Here, the jury's Verdict is supported by sufficient evidence upon which reasonable minds could find in favor of Defendant. Although Plaintiff's testimony supported his contention that Defendant provoked his flight, it is evident that the jury rejected this narrative. The jury's rejection was reasonable given the testimony of the Defendant and the Male Officers that Plaintiff did not flee until he had sufficient opportunity to view them in their full law enforcement uniforms. Although the evidence that Defendant issued the Command and that Plaintiff continued to run after hearing such Command is far less weighty (see supra note 6), it is nonetheless sufficient to defeat the JMOL Motion.
Plaintiff alternatively argues that he is entitled to a new trial because the Verdict was against the great weight of the evidence and the Court instructed the jury with a misstatement of Florida law that "misled the jury into believing [that Plaintiff] could be arrested for jaywalking." (Doc. 87, pp. 8-9 (contending that the Court should have sustained his Jaywalking Objection because, "based on the `plain language' of Fla. Stat. §§ 318.14, 316.130(19), and 316.665," jaywalking is "a non-arrestable offense").)

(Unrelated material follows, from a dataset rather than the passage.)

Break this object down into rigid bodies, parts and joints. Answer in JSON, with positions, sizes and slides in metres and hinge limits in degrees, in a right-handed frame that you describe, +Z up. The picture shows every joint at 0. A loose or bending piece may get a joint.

Courts may order a retrial if, after reweighing all of the evidence, it "believes that the verdict rendered by the jury was contrary to the great weight of the evidence." See Williams v. City of Valdosta, 689 F.2d 964, 973 (11th Cir. 1982). After reweighing the evidence here, the Court finds that the evidence concerning whether the Command was given and heard by Defendant was static, and the great weight of the remaining evidence supported the Verdict. Accordingly, the Court is not persuaded that a new trial is warranted based on the record evidence. See id. (reversing the trial court's grant of new trial in § 1983 action because there was "no great weight of evidence in any direction").
Courts also may grant a new trial to prevent the miscarriage of justice that would result from a jury verdict that is based on improper jury instructions. See Costa v. Sam's East, Inc., 524 F. App'x 548, 550 (11th Cir. 2013) (affirming trial court's denial of new trial motion). Jury instructions must be examined in context and "as a whole to determine whether they fairly and adequately addressed the issue and correctly stated the law." Christopher v. Cutter Labs., 53 F.3d 184, 90-91 (11th Cir. 1995).
As explained in the Index, the Court overruled the JW Objection based on clear and controlling law. (See Doc. 81, p. 4 (referencing Florida Statutes, § 901.15 and Durruthy v. Pastor, 351 F.3d 1080 (11th Cir. 2003).) Plaintiff has not persuaded the Court that this decision was erroneous, and he has not established that he suffered prejudice as a result of the ruling. Thus, the New Trial Motion is due to be denied.